Я был богом в то время, в том месте,
что на скорую руку слепил.
Я в библейском участвуя квесте,
только зрячего сделал слепым.
Из - тельца золотого - копыта
пил гвоздями заваренный чай.
А у мамы разбито корыто.
"Я разбил его, мам. Не серчай".
Я ломал длинноногие бюсты
о ребро, чтобы бесов крушить.
И запрятал в хрустальную люстру
свой последний осколок души.
А в уютных постелях детишки
смотрят сны, где у них есть отец.
Мне не спится под облачной крышей,
нет других для меня больше мест.
И в гробах перевернуты предки,
близко лодку качает вода.
"Эй, прохожий, не жмись на монетку!
Хоть за честность, прохожий, подай".
* * *
Полицейские машины
поют серенады
припозднившимся забулдыгам
и паре воров.
А в карете скорой помощи
режутся в нарды
в ожидании пациента...
А он у ворот.
Я увидел,
как он вышел в окно на четвертом,
посмотрел на небо с грустью
и обратно вошел.
Нет,
любовь нам не шампанское, розы и торты,
а отчаянное смирение
и что-то еще.
Это
одно голое сердце,
раны открыты,
поцелуев ветер
копья разлук колосит.
Это удары Бетховена – за "Риоритой",
запах локона любимой
перед взмахом косы.
Это то,
от чего я отступился позорно.
Соловья и розу
на шиковый пшик променял.
Полицейские!
Отпустите пьяницу с вором.
Если брезгует Бог -
вы
распните меня.
Бахилы
Ну, слава Богу, есть монетка и теперь
в руке с бахилами заветный коробок.
По коридору и направо эта дверь -
Семерка косо (не косой!) легла на бок.
Перед палатой помолился и надел
улыбку бодрую - нашел под бородой.
И веря взгляду самой мертвой из надежд,
ее представил вновь красивой, молодой.
За дверью пусто.
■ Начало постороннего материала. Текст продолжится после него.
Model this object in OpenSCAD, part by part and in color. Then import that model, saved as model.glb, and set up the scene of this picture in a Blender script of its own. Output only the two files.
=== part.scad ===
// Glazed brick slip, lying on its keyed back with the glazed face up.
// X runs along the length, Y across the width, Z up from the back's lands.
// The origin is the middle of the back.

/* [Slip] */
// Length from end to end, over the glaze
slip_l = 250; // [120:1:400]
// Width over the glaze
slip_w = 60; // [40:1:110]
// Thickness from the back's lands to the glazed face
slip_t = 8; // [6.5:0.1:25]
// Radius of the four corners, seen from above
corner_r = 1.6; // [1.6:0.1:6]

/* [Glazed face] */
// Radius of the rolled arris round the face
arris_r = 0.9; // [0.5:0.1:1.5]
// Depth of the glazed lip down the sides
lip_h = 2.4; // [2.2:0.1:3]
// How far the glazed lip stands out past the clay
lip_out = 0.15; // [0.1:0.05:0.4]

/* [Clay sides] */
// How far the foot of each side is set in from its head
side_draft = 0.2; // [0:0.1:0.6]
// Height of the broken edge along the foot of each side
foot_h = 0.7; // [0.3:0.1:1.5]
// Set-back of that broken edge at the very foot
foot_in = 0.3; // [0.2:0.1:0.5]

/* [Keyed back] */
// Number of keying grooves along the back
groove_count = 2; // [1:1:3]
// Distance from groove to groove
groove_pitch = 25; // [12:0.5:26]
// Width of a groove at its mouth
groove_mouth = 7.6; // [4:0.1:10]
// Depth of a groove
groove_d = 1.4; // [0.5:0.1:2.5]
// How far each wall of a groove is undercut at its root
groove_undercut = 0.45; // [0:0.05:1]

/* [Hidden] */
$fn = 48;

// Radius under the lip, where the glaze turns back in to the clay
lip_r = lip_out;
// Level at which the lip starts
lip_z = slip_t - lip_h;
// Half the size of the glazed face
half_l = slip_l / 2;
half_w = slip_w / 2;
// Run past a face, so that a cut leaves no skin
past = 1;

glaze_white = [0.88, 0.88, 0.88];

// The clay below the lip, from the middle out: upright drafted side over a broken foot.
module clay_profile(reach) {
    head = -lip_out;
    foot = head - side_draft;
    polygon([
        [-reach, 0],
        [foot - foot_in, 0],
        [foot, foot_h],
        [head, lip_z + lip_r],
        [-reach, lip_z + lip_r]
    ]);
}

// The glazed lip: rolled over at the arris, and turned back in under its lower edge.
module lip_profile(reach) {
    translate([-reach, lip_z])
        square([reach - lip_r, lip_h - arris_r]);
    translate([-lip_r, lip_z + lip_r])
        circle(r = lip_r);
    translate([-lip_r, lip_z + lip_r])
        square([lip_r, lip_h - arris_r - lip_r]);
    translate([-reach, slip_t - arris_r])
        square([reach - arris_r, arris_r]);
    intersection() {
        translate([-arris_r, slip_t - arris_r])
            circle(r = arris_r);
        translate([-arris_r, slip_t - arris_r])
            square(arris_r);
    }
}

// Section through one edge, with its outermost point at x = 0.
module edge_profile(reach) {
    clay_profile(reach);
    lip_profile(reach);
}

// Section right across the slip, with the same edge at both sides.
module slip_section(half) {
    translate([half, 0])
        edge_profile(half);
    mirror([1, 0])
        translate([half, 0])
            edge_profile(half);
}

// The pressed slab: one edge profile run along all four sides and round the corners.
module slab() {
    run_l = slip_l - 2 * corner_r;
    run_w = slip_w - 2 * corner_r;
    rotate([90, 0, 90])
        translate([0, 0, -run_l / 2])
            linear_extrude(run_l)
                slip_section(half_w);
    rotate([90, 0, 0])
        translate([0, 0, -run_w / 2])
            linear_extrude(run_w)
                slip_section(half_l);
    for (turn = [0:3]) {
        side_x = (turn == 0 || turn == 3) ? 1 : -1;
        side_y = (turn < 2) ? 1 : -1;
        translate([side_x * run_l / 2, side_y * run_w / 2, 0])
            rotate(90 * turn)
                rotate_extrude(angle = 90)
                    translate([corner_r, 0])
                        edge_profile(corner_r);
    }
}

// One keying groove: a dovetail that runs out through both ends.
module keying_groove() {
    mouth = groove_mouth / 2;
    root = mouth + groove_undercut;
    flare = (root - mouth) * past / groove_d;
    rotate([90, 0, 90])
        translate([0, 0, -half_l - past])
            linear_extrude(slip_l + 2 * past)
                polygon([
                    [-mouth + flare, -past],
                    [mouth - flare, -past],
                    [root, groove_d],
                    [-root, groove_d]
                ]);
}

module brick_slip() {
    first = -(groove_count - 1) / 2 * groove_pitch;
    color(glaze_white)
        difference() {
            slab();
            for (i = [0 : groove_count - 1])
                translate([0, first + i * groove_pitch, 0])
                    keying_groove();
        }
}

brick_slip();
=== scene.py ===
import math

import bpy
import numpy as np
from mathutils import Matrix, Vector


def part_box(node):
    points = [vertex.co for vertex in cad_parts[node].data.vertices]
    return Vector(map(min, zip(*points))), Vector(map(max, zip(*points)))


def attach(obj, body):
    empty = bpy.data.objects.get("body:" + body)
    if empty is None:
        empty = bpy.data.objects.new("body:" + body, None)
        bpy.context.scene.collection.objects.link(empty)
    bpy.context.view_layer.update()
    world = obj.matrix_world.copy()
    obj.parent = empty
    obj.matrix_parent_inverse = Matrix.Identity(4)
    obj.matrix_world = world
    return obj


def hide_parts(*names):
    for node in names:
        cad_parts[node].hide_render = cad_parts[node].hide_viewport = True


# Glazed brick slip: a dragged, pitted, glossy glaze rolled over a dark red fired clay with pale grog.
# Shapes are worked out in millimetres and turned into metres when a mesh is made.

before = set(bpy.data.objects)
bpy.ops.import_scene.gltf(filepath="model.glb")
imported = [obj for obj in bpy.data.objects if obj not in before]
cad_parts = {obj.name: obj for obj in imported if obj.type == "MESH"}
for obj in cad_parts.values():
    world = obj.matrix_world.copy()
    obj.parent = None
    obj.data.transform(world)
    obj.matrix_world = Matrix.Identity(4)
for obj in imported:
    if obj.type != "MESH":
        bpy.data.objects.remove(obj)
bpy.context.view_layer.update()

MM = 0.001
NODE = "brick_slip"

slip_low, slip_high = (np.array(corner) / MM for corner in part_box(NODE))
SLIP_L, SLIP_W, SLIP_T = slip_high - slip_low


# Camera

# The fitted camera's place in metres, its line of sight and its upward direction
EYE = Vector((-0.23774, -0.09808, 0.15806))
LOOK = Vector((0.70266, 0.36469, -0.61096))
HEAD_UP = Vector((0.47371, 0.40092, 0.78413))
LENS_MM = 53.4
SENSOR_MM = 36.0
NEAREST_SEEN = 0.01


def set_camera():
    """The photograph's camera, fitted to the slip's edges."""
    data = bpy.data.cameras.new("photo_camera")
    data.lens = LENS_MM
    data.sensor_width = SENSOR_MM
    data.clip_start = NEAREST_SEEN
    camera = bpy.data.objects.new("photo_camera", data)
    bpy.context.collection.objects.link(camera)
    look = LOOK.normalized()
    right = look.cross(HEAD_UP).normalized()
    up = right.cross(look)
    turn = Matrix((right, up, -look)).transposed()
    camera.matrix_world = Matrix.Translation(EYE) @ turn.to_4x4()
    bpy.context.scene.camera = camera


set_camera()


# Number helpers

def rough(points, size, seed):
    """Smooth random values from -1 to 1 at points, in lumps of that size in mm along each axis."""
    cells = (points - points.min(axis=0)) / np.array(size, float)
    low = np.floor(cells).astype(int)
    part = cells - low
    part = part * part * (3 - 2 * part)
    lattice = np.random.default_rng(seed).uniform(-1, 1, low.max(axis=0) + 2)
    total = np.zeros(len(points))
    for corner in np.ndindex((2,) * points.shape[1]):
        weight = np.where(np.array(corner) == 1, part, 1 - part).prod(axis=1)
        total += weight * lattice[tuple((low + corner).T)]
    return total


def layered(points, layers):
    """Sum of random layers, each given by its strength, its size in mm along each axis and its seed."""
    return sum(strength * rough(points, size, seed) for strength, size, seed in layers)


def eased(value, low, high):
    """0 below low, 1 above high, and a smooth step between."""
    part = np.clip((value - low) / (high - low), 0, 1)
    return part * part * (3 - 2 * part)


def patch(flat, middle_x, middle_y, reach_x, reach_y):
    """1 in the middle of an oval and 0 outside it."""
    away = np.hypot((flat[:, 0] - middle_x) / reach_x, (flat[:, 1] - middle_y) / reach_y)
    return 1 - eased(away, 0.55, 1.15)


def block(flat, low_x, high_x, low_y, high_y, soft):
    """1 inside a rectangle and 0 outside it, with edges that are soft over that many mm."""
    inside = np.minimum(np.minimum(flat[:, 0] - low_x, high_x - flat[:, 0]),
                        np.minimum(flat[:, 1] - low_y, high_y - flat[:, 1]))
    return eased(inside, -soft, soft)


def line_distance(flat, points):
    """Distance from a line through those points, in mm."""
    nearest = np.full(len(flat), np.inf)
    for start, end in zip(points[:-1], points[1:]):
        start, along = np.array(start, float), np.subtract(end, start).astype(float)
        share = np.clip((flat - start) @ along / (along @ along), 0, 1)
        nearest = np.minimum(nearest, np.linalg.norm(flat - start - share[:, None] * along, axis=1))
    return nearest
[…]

И прокрустова кровать
капкан ячеистый готовит до поры.
А красноглазый врач, стараясь не хромать,
лишь головой качая, двинулся к другим...
Улыбкой жалкой спазмы в горле затянув,
не выбираешь по дороге мест сухих.
И улыбаются прохожие тому,
как ты, скользя, идешь, смешных не сняв бахил.